Reflect on the examples of building masses generated with different solvers from the class handout. What insights can you gain about the relationship between solver choice and design diversity? How would you leverage this understanding in a practical parametric design project using Dynamo?
The Randomize solver produces a diverse, broad, and unpredictable results. Cross Product yields diverse results based on its objective and specific parameter range. Like-This generates many variations of an already built design that the user approves of. Outputs are often similar to the design inputted. Optimize creates fewer solutions, but provides the highest performing solutions. Because the iteration uses input configuration from the previous generation to optimize the new design options, the dataset has limited diversity
I would leverage this understanding in a practical parametric design project by using a combination of these solvers at different stages of design. I would utilize the Randomize solver in the early design stages to explore the different possible options.
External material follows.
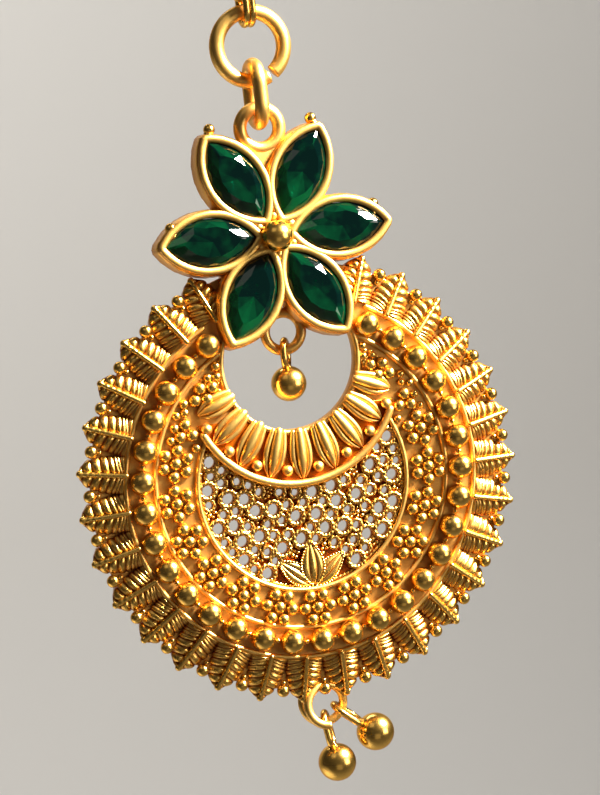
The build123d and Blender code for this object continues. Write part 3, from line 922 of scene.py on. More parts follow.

Cross-Product solver can explore each and every possible combination available. By generating combinatorial datasets, I can further understand the design space. After I narrow down my design options and select one, I would utilize Like-This to adjust my current input configuration and explore the different variations possible. Then, I would use the Optimize solver to iteratively improve on solutions. Lastly, I would select the solution that most optimally satisfies the project’s objective.